-- Dataset section start --

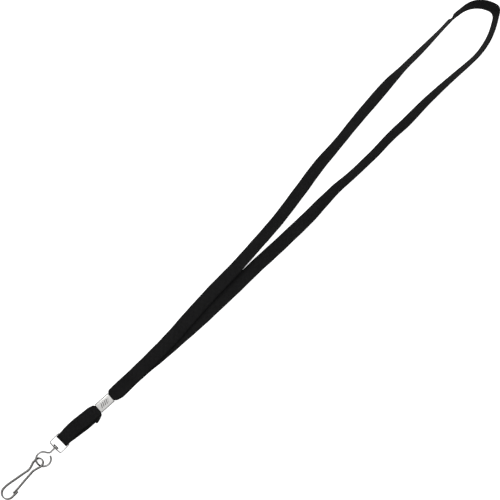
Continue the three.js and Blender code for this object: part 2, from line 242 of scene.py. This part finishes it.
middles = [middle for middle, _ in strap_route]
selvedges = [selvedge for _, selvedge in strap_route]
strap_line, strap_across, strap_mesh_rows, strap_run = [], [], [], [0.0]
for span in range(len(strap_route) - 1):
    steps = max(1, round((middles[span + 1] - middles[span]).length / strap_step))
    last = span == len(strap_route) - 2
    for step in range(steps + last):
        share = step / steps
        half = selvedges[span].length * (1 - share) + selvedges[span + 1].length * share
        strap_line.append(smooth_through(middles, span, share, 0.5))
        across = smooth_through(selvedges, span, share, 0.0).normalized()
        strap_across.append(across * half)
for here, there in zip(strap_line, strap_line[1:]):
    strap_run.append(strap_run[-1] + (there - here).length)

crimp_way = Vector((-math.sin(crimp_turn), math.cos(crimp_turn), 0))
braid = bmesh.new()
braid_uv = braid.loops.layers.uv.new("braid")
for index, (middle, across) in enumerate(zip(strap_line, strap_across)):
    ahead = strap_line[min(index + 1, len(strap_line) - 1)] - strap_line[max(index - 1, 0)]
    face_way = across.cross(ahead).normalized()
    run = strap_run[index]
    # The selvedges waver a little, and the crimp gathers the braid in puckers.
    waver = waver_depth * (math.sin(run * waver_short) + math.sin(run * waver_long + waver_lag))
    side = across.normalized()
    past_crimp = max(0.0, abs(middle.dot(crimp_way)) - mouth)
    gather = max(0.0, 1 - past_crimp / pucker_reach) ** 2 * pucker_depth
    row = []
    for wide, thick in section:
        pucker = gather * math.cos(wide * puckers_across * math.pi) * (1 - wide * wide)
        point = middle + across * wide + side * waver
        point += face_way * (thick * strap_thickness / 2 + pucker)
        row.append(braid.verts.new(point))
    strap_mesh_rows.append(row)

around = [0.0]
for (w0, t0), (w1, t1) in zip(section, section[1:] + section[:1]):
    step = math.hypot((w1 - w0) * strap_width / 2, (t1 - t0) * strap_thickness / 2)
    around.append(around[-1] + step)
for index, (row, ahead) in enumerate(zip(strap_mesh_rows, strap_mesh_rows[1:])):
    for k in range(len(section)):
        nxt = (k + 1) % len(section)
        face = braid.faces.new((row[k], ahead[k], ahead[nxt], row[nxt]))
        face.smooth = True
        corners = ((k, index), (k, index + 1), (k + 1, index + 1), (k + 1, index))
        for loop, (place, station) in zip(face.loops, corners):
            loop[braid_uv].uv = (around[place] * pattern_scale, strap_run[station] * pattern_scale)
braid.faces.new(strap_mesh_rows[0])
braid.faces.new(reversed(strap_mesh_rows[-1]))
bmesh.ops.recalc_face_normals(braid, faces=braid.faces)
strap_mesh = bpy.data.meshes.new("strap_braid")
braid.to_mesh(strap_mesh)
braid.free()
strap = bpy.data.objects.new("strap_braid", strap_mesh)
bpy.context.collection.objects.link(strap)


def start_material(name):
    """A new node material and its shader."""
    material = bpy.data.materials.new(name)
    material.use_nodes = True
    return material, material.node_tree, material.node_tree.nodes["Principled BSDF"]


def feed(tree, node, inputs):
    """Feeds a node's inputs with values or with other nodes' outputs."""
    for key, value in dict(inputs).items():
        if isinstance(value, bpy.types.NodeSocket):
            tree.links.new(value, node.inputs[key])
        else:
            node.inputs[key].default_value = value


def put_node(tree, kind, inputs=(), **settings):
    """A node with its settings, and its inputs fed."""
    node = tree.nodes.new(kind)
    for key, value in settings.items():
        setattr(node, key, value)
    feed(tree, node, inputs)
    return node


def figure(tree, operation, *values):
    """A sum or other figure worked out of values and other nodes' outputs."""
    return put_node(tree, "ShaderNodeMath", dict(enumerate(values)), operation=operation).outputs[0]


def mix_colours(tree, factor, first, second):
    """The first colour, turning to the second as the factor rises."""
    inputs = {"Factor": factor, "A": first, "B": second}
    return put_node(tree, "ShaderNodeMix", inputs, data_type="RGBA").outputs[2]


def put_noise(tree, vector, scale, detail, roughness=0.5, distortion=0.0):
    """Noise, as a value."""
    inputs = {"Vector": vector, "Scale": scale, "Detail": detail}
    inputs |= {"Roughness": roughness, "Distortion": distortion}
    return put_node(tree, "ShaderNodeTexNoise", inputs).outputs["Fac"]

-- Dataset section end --

> What you have to do: Print the material above verbatim, first line through the line containing "strap_mesh_rows.append(row)", both included.

> Result of this exercise:
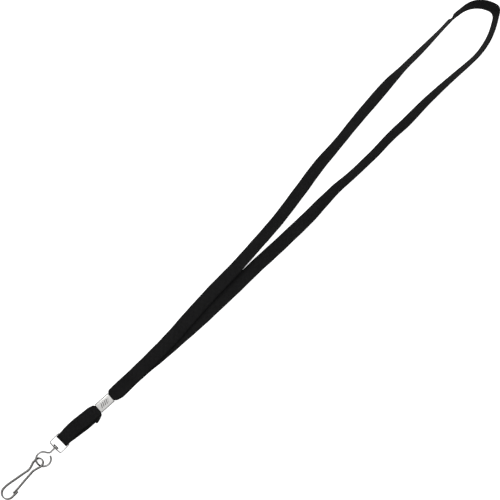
Continue the three.js and Blender code for this object: part 2, from line 242 of scene.py. This part finishes it.
middles = [middle for middle, _ in strap_route]
selvedges = [selvedge for _, selvedge in strap_route]
strap_line, strap_across, strap_mesh_rows, strap_run = [], [], [], [0.0]
for span in range(len(strap_route) - 1):
    steps = max(1, round((middles[span + 1] - middles[span]).length / strap_step))
    last = span == len(strap_route) - 2
    for step in range(steps + last):
        share = step / steps
        half = selvedges[span].length * (1 - share) + selvedges[span + 1].length * share
        strap_line.append(smooth_through(middles, span, share, 0.5))
        across = smooth_through(selvedges, span, share, 0.0).normalized()
        strap_across.append(across * half)
for here, there in zip(strap_line, strap_line[1:]):
    strap_run.append(strap_run[-1] + (there - here).length)

crimp_way = Vector((-math.sin(crimp_turn), math.cos(crimp_turn), 0))
braid = bmesh.new()
braid_uv = braid.loops.layers.uv.new("braid")
for index, (middle, across) in enumerate(zip(strap_line, strap_across)):
    ahead = strap_line[min(index + 1, len(strap_line) - 1)] - strap_line[max(index - 1, 0)]
    face_way = across.cross(ahead).normalized()
    run = strap_run[index]
    # The selvedges waver a little, and the crimp gathers the braid in puckers.
    waver = waver_depth * (math.sin(run * waver_short) + math.sin(run * waver_long + waver_lag))
    side = across.normalized()
    past_crimp = max(0.0, abs(middle.dot(crimp_way)) - mouth)
    gather = max(0.0, 1 - past_crimp / pucker_reach) ** 2 * pucker_depth
    row = []
    for wide, thick in section:
        pucker = gather * math.cos(wide * puckers_across * math.pi) * (1 - wide * wide)
        point = middle + across * wide + side * waver
        point += face_way * (thick * strap_thickness / 2 + pucker)
        row.append(braid.verts.new(point))
    strap_mesh_rows.append(row)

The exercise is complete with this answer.